* **SHORT PROBLEM**
Copy the listing below line for line, starting at its first line and ending with the line that has "hanging inner tray." in it. Add nothing.

::: STORED DATA :::

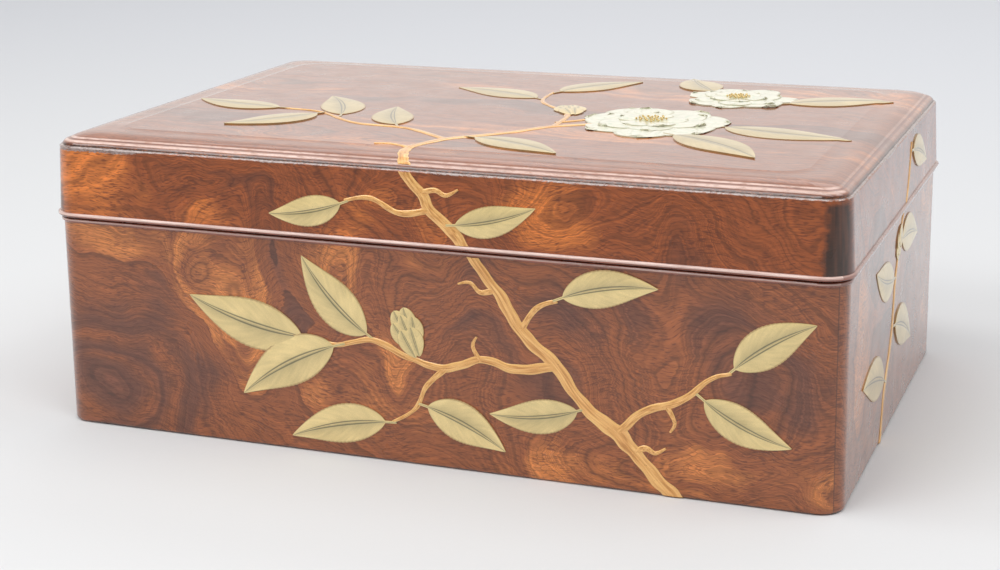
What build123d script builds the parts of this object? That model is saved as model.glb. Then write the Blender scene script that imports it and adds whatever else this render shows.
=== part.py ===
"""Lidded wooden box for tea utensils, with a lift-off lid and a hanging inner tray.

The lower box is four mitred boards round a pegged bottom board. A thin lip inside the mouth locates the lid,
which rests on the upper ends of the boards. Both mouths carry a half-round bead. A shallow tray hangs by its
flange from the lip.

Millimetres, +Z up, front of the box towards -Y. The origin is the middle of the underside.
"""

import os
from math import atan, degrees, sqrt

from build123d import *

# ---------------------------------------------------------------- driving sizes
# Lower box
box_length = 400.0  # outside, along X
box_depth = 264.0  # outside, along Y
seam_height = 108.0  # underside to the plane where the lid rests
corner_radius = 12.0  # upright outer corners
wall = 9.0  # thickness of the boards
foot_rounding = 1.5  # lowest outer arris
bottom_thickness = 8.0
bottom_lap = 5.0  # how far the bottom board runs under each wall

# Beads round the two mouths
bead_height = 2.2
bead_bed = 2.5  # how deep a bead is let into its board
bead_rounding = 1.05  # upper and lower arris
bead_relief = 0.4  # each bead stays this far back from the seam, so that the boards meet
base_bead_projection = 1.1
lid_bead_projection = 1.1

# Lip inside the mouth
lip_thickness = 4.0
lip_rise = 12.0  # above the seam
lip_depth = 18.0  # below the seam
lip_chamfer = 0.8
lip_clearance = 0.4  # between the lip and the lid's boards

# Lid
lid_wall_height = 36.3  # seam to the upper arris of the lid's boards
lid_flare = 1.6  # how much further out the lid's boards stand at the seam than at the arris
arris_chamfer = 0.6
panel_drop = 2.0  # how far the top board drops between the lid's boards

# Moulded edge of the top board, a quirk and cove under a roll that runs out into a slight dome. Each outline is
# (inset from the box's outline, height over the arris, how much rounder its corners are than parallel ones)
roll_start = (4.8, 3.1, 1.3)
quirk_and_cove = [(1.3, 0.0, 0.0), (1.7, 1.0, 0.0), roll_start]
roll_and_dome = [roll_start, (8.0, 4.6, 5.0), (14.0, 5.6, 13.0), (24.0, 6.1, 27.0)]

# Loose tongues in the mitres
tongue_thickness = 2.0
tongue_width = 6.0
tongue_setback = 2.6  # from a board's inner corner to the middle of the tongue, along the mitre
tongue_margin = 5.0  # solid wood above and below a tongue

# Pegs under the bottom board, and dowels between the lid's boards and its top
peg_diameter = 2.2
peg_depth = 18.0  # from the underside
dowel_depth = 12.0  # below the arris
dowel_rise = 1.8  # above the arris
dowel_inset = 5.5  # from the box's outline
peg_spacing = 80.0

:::

* **RESULT OF THIS EXERCISE**
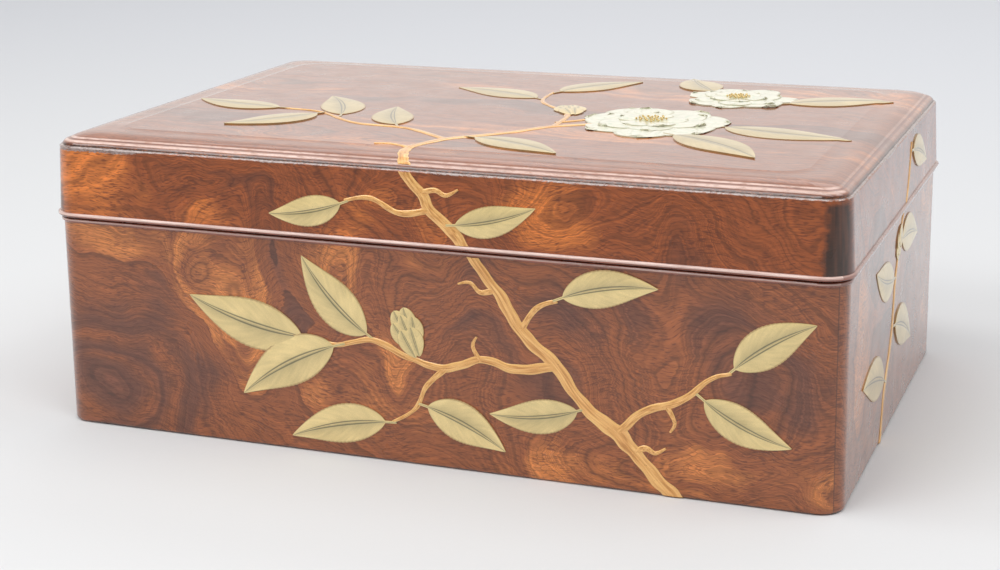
What build123d script builds the parts of this object? That model is saved as model.glb. Then write the Blender scene script that imports it and adds whatever else this render shows.
=== part.py ===
"""Lidded wooden box for tea utensils, with a lift-off lid and a hanging inner tray.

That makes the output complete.